:: Direction ::
From the listing below, copy only the lines from the line that contains "perimeter_frame();" to the line that contains "# rack is welded to it.", counting those two lines as part of the copy.

== Data for processing

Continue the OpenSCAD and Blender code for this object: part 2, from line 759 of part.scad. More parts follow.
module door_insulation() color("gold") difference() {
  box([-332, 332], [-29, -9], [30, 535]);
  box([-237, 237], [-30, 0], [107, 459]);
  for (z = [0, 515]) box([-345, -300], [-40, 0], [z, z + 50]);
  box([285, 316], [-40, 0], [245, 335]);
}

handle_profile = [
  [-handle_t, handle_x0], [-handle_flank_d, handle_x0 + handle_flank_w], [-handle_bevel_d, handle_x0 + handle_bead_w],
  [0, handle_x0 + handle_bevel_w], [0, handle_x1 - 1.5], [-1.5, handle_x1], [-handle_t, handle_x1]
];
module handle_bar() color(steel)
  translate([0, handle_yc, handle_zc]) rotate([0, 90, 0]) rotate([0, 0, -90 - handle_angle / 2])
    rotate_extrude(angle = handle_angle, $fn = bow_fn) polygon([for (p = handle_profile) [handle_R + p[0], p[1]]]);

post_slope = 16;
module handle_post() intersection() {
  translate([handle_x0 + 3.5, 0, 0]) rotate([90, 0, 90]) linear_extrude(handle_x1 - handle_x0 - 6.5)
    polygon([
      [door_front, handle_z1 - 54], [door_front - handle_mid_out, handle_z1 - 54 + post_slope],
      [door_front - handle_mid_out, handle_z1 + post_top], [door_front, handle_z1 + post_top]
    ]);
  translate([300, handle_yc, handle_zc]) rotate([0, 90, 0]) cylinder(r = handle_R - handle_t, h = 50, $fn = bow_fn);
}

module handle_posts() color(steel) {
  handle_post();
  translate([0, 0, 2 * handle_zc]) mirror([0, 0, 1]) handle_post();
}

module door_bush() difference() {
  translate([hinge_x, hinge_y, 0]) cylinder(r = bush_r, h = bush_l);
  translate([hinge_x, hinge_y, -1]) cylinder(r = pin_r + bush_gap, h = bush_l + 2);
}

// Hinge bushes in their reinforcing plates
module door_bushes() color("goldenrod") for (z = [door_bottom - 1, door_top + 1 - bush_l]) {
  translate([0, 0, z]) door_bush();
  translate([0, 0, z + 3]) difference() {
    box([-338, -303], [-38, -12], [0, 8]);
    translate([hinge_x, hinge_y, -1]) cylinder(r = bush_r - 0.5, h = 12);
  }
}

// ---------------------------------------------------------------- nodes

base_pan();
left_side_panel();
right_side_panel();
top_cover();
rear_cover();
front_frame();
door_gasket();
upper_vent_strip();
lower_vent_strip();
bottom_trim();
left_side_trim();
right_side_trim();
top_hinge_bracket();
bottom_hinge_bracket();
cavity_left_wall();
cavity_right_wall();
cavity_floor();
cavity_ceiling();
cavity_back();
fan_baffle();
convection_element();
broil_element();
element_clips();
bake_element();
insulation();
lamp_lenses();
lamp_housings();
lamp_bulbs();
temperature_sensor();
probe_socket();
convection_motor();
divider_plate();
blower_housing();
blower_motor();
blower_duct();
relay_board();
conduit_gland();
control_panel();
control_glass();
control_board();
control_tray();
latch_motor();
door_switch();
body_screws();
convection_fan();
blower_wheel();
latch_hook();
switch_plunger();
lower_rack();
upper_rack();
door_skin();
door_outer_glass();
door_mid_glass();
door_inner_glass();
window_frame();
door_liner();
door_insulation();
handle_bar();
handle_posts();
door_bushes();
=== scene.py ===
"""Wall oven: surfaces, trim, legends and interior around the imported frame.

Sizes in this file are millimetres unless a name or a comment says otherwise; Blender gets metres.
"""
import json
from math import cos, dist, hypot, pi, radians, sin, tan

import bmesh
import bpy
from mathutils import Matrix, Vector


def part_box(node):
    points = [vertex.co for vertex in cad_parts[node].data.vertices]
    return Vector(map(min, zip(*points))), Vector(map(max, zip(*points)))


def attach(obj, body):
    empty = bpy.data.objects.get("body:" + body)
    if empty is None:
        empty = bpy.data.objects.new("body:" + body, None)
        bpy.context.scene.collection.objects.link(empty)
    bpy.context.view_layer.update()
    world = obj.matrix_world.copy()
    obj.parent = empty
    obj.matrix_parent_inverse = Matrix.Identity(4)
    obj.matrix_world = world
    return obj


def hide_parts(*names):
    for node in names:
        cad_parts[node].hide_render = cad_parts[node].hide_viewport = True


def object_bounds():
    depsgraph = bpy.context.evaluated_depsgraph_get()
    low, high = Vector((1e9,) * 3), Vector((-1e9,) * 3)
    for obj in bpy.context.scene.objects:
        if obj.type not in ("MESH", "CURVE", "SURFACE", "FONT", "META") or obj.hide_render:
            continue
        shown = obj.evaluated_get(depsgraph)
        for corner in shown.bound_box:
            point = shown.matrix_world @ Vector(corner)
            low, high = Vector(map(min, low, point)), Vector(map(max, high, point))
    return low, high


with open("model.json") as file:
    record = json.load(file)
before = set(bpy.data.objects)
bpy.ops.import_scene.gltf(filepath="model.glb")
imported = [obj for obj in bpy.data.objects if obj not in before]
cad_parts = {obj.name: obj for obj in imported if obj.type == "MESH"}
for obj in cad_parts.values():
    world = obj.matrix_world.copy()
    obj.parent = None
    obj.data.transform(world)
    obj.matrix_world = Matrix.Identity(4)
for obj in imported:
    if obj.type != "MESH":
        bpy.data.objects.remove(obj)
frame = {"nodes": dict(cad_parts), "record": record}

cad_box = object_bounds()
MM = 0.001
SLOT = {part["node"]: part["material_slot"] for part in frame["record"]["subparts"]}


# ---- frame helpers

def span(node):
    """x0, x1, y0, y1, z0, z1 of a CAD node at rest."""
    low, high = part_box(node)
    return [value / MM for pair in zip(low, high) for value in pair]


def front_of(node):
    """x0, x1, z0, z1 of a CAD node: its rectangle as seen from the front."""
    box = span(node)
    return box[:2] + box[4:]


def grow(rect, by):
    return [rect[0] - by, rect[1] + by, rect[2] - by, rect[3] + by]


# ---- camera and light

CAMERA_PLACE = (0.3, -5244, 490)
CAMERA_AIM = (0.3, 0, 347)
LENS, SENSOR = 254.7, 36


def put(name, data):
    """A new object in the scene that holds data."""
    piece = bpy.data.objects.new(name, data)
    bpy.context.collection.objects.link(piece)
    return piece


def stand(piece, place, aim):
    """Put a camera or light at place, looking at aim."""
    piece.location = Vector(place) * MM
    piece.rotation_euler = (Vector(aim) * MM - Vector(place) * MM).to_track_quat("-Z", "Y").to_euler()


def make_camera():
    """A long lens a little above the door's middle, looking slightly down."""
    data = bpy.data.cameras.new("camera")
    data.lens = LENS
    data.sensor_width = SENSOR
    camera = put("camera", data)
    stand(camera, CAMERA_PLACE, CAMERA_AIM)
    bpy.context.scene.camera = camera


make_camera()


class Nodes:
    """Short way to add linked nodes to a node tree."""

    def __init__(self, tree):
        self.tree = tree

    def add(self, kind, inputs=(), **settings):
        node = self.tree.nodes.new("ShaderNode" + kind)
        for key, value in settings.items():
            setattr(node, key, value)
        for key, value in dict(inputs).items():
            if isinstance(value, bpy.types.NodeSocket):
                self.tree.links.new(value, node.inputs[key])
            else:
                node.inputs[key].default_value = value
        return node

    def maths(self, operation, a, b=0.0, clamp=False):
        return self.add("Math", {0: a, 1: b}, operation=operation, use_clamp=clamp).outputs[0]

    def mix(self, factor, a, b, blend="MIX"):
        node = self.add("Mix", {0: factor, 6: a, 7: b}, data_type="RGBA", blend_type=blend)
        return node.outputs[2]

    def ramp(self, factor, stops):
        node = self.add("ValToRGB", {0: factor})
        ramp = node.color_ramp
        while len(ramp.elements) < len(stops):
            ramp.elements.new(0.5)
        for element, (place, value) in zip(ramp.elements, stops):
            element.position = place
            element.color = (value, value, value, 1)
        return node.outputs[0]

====
== Data for processing

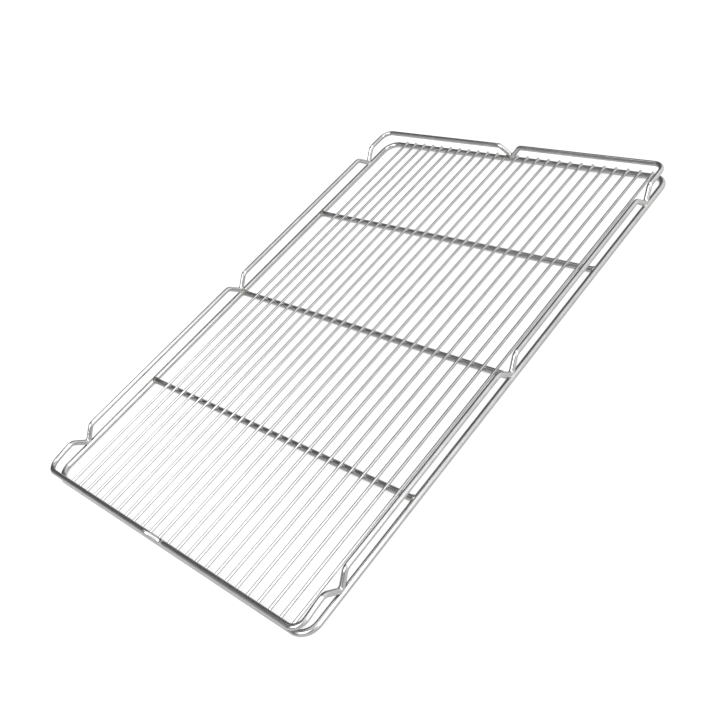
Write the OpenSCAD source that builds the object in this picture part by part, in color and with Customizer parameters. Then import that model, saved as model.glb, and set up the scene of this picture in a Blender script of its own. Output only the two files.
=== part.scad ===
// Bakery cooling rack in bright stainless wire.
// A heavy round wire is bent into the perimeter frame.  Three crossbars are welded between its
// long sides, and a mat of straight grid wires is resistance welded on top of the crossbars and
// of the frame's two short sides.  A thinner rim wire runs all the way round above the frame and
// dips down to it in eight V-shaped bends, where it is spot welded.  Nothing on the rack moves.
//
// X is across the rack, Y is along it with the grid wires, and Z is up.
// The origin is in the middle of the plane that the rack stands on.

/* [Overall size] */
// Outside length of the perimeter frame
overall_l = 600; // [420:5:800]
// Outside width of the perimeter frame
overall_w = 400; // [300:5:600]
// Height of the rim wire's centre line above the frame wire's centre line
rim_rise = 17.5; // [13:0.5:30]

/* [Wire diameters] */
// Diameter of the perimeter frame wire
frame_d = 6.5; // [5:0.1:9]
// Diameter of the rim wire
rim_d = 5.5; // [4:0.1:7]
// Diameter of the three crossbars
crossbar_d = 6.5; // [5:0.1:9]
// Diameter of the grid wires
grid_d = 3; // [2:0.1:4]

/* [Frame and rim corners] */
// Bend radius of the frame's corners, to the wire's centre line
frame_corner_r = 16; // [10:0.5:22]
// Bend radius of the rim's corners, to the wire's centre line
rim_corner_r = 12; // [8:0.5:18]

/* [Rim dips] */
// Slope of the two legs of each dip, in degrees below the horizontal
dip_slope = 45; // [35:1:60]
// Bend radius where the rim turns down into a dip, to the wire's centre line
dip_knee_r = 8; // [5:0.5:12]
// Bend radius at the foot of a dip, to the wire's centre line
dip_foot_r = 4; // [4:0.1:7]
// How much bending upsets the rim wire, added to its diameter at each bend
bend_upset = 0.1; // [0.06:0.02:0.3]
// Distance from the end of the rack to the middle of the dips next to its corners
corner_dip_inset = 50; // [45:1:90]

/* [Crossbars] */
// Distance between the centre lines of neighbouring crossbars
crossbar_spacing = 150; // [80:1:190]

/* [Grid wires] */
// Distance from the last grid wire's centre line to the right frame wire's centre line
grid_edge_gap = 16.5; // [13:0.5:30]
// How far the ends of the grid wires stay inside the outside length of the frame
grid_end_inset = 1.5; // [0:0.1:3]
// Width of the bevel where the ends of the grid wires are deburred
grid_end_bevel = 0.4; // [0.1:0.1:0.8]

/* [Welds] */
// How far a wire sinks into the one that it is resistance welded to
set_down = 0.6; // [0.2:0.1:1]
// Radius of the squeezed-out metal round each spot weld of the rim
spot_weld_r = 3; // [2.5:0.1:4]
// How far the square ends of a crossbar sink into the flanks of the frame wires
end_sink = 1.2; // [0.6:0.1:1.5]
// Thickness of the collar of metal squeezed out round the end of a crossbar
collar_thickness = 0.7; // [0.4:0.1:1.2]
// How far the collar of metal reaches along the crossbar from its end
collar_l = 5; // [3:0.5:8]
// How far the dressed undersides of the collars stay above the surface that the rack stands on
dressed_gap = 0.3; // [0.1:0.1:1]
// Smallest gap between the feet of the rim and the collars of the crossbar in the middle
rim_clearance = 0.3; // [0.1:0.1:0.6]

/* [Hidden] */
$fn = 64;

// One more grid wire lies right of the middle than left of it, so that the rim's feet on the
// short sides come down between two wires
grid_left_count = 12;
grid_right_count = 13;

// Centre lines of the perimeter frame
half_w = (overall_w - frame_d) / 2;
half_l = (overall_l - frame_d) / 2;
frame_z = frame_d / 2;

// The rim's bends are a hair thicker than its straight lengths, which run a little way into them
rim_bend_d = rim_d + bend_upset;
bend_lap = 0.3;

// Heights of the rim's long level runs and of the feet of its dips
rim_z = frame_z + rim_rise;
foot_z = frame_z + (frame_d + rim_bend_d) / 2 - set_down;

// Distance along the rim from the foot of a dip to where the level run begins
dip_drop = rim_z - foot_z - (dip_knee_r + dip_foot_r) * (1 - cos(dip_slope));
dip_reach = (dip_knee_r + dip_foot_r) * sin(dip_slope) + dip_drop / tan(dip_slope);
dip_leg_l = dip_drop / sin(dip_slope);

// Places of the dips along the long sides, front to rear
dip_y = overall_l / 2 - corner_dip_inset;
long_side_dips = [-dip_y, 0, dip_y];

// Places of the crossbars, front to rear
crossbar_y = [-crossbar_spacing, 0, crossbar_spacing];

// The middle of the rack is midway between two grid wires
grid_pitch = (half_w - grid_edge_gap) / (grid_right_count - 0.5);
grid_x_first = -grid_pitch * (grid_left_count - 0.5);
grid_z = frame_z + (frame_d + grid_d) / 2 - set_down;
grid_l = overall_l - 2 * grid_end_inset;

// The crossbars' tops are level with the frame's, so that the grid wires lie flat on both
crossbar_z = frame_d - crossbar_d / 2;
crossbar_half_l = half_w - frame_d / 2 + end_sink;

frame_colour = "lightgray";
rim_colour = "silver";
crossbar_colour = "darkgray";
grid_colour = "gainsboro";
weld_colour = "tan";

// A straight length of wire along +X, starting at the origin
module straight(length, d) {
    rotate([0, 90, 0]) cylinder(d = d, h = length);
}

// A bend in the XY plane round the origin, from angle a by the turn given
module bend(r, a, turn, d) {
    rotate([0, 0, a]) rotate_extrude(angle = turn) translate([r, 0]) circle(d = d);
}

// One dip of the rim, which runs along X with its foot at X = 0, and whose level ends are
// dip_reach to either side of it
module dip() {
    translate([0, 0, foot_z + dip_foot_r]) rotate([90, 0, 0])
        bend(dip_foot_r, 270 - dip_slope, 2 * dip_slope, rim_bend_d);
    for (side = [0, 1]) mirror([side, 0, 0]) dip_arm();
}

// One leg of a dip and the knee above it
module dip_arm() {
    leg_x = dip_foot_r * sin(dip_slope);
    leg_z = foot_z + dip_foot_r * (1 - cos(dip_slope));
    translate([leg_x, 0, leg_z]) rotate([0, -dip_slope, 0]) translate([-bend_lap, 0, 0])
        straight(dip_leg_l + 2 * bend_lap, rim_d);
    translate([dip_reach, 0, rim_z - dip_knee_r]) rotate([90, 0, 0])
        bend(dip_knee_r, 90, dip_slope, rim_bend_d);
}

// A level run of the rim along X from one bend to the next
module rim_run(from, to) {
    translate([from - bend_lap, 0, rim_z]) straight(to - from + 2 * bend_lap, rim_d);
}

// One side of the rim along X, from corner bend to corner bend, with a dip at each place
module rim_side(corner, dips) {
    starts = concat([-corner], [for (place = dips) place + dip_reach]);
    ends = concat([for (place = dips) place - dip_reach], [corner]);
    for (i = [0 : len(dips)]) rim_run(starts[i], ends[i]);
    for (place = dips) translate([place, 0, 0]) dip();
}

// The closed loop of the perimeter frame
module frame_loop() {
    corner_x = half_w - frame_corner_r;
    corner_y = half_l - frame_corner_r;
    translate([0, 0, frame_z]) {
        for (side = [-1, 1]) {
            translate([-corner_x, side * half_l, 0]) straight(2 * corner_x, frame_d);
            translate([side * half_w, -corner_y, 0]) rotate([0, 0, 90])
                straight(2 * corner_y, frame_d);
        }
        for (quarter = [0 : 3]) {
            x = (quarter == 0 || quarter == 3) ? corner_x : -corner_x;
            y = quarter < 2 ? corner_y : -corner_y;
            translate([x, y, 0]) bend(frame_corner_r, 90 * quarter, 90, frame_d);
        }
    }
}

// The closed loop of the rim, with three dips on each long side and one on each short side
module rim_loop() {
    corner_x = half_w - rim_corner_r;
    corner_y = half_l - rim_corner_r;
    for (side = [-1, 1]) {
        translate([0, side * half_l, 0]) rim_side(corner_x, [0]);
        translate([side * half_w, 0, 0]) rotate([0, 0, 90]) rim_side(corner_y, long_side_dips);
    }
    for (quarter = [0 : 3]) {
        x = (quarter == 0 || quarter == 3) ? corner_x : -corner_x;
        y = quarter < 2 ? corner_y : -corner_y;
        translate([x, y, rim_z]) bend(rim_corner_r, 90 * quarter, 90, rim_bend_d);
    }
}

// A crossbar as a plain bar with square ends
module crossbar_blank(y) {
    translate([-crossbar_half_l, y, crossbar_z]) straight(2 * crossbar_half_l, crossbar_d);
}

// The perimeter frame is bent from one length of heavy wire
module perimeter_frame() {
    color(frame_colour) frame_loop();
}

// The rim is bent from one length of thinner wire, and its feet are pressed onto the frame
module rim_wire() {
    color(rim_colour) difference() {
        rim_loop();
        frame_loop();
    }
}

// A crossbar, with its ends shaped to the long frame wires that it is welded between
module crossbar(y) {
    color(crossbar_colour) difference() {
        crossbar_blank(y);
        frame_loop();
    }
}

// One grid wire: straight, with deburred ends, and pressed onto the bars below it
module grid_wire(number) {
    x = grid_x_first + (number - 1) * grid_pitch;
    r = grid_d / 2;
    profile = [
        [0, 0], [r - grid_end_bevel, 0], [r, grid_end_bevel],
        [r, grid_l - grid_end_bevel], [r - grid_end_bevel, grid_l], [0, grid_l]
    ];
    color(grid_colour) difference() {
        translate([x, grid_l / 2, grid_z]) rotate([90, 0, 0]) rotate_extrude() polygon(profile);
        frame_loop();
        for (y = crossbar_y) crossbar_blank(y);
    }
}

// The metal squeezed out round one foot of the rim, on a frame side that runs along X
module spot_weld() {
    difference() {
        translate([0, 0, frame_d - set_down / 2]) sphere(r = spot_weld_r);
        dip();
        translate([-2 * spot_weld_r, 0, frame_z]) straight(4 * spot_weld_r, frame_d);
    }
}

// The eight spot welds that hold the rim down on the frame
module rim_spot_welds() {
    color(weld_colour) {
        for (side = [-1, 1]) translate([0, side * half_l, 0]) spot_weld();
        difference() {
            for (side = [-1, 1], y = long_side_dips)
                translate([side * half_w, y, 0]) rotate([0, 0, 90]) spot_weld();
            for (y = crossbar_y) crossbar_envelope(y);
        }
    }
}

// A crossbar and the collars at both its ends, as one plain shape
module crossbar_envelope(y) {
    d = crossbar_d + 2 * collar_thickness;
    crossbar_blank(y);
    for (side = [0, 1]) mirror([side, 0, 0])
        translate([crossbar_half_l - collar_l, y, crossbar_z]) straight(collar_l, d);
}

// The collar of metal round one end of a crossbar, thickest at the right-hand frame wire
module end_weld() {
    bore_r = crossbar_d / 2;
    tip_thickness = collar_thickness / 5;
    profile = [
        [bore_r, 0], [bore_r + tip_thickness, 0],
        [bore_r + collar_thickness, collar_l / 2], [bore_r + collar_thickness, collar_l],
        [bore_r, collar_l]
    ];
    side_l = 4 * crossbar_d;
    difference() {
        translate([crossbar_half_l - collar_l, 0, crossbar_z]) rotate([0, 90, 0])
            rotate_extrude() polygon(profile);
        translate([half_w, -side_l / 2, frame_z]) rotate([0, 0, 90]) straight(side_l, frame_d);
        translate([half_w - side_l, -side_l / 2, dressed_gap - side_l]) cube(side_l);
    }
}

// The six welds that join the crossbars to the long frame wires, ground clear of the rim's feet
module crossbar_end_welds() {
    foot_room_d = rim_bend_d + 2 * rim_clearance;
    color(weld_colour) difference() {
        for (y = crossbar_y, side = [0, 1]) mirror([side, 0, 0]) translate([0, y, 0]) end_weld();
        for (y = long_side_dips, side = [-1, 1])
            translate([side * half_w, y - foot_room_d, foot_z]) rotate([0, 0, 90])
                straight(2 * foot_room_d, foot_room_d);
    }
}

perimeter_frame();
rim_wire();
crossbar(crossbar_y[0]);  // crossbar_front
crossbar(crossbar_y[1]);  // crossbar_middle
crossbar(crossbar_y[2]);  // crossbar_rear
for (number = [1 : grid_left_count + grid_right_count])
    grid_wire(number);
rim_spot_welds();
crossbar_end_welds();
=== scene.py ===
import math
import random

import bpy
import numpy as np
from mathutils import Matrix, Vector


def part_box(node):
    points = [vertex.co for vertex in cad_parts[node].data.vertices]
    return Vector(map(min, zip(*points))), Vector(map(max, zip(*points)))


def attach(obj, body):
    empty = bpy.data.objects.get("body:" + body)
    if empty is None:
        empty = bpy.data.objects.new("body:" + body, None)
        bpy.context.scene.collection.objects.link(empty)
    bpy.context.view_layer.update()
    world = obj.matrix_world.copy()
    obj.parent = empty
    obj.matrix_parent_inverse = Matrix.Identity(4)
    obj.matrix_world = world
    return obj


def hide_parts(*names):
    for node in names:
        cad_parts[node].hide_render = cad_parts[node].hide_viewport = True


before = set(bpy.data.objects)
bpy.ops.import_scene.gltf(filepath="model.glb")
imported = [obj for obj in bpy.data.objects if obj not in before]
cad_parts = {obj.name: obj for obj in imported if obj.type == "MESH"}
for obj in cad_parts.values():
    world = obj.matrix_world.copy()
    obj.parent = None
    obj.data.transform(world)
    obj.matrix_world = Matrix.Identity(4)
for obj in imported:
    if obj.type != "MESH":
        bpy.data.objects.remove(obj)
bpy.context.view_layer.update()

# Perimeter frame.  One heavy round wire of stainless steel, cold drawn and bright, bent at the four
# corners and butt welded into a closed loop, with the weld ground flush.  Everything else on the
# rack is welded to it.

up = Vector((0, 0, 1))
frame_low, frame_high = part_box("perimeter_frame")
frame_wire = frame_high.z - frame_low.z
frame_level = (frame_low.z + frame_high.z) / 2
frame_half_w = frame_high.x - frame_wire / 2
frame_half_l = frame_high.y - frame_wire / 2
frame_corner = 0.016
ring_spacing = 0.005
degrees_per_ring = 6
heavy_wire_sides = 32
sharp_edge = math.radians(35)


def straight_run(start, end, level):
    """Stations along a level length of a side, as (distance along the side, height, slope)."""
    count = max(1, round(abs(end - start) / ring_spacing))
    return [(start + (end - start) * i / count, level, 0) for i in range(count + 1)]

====
== Data for processing

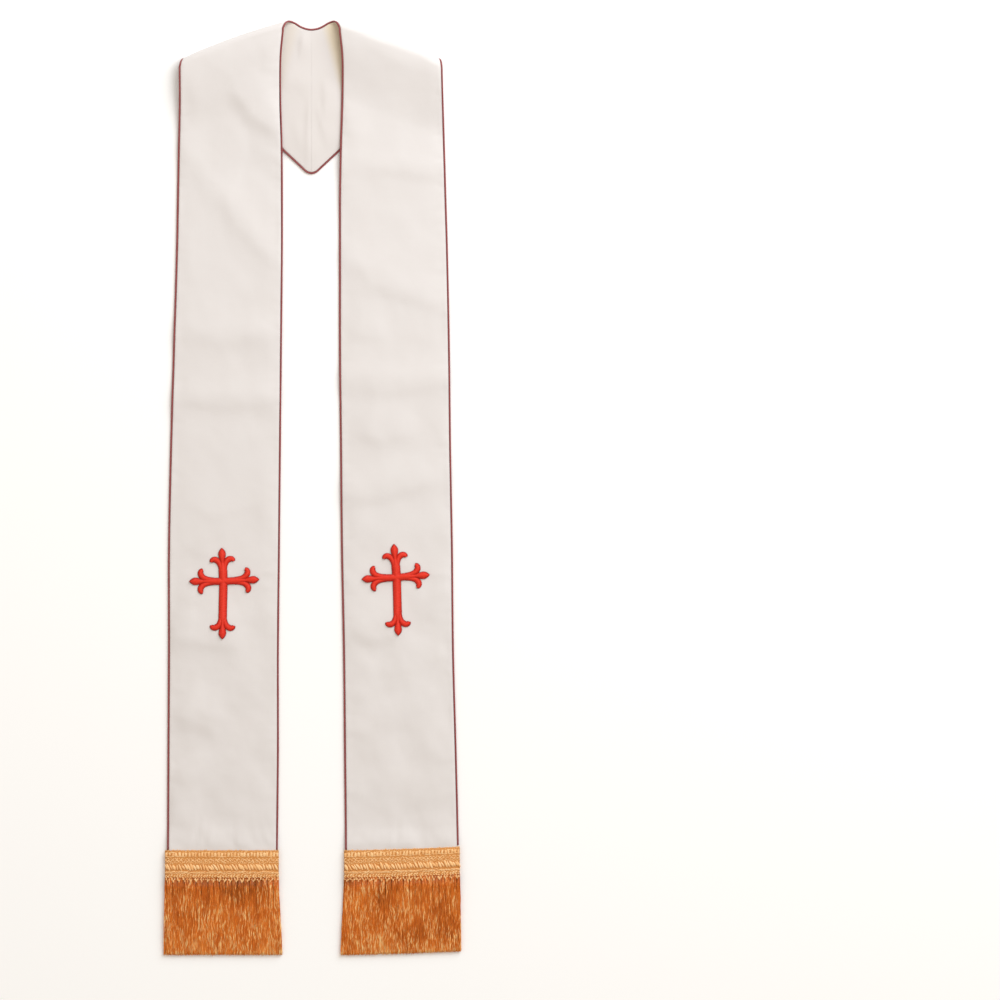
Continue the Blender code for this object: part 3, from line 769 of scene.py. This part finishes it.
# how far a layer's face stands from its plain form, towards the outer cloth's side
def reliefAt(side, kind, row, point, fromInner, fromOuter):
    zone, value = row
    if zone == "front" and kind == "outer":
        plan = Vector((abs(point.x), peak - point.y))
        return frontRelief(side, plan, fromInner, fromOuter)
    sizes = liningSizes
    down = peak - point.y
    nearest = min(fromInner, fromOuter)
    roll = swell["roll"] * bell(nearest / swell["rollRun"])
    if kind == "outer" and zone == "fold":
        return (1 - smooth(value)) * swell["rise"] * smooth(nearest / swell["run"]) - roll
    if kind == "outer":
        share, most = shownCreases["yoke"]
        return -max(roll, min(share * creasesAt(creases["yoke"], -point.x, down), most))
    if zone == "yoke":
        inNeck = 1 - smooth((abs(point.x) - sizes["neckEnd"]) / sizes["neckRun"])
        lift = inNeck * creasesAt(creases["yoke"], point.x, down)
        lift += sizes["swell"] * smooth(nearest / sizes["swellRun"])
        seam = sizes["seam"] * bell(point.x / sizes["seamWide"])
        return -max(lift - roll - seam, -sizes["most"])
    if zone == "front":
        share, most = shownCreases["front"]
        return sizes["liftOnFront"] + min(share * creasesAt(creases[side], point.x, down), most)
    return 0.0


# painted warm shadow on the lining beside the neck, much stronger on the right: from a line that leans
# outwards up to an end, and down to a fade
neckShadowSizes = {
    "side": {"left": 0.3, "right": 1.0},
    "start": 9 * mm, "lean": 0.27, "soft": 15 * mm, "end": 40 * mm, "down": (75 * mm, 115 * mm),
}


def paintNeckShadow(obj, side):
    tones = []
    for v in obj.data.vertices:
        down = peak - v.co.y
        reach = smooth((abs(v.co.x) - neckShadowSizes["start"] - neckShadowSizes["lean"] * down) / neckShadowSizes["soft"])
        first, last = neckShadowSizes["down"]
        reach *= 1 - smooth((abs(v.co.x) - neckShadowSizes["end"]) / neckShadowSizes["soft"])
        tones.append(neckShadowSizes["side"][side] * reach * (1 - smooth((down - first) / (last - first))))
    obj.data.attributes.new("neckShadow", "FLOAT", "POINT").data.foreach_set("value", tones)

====

:: Result of the exercise ::
perimeter_frame();
rim_wire();
crossbar(crossbar_y[0]);  // crossbar_front
crossbar(crossbar_y[1]);  // crossbar_middle
crossbar(crossbar_y[2]);  // crossbar_rear
for (number = [1 : grid_left_count + grid_right_count])
    grid_wire(number);
rim_spot_welds();
crossbar_end_welds();
=== scene.py ===
import math
import random

import bpy
import numpy as np
from mathutils import Matrix, Vector


def part_box(node):
    points = [vertex.co for vertex in cad_parts[node].data.vertices]
    return Vector(map(min, zip(*points))), Vector(map(max, zip(*points)))


def attach(obj, body):
    empty = bpy.data.objects.get("body:" + body)
    if empty is None:
        empty = bpy.data.objects.new("body:" + body, None)
        bpy.context.scene.collection.objects.link(empty)
    bpy.context.view_layer.update()
    world = obj.matrix_world.copy()
    obj.parent = empty
    obj.matrix_parent_inverse = Matrix.Identity(4)
    obj.matrix_world = world
    return obj


def hide_parts(*names):
    for node in names:
        cad_parts[node].hide_render = cad_parts[node].hide_viewport = True


before = set(bpy.data.objects)
bpy.ops.import_scene.gltf(filepath="model.glb")
imported = [obj for obj in bpy.data.objects if obj not in before]
cad_parts = {obj.name: obj for obj in imported if obj.type == "MESH"}
for obj in cad_parts.values():
    world = obj.matrix_world.copy()
    obj.parent = None
    obj.data.transform(world)
    obj.matrix_world = Matrix.Identity(4)
for obj in imported:
    if obj.type != "MESH":
        bpy.data.objects.remove(obj)
bpy.context.view_layer.update()

# Perimeter frame.  One heavy round wire of stainless steel, cold drawn and bright, bent at the four
# corners and butt welded into a closed loop, with the weld ground flush.  Everything else on the
# rack is welded to it.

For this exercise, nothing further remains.